Looks like there really is a shift in policy at American International Group. In the latest news, CEO Robert Benmosche is not selling off pieces of the former trillion-dollar insurer; he's buying.
According to a story out of the Philippines, AIG's Philamlife unit, that country's largest life insurer, said it bought a 51 percent stake in the Bank of the Philippine Islands (BPI)'s life insurance subsidiary.
ABS-CBN News described the turnaround as going "from prey to predator." Last October, Philamlife was on the auction block as part of AIG's fire sale to pay back the billions it owes the federal government in bailout money. The offer attracted interest from BPI, which is owned by Manila's elite Ayala family.

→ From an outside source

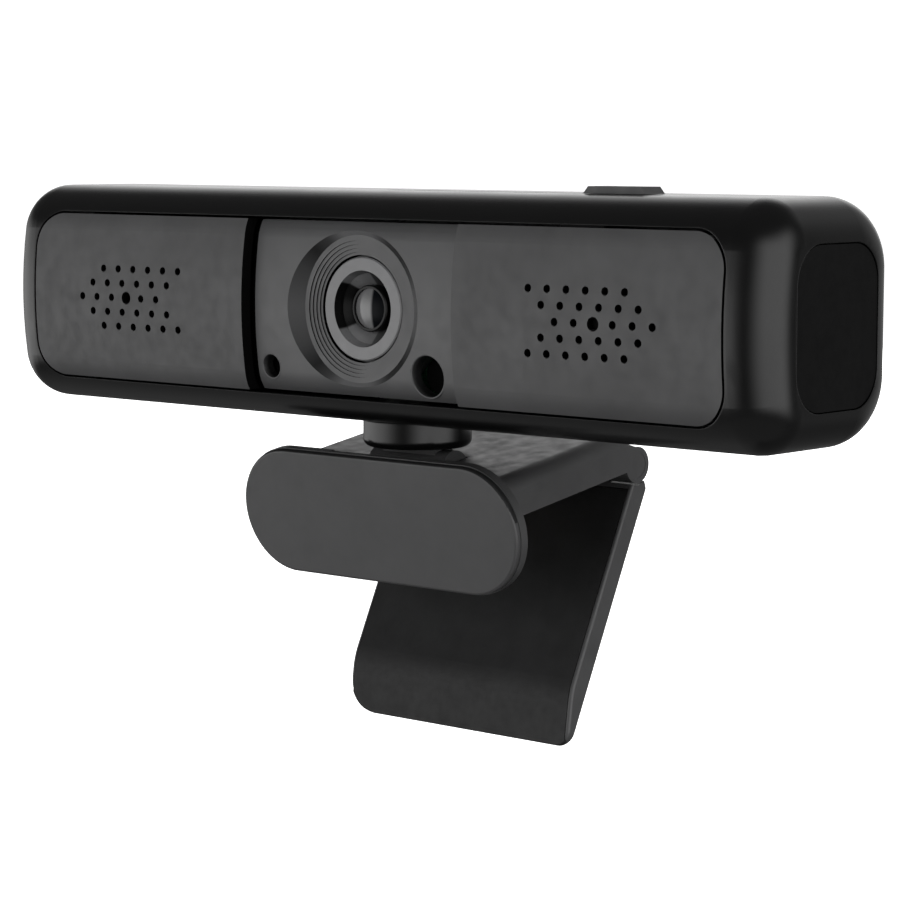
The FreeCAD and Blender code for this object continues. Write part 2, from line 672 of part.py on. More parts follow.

The two danced around each other and discovered they had mutual interests. Philamlife wasn't quite as destitute as the media made it appear, and had assets of about $111 billion Philippine dollars, according to ABS-CBN. No one will say how much Philamlife paid to gain entry into the Ayala empire, but one of the smartest financial families in the Philippines liked what it saw, because it will retain 49 percent of the venture.
Benmosche appears to be making good on his promise to not sell off the company at rock bottom prices. As already reported on BNET Finance, he stopped the auction of AIG's investment advisory unit, planning instead to keep it. He also installed new management in the U.S. life insurance and retirement business.
What's next? Benmoshe is still sampling wines in Croatia this month. Will things heat up even more when he gets back?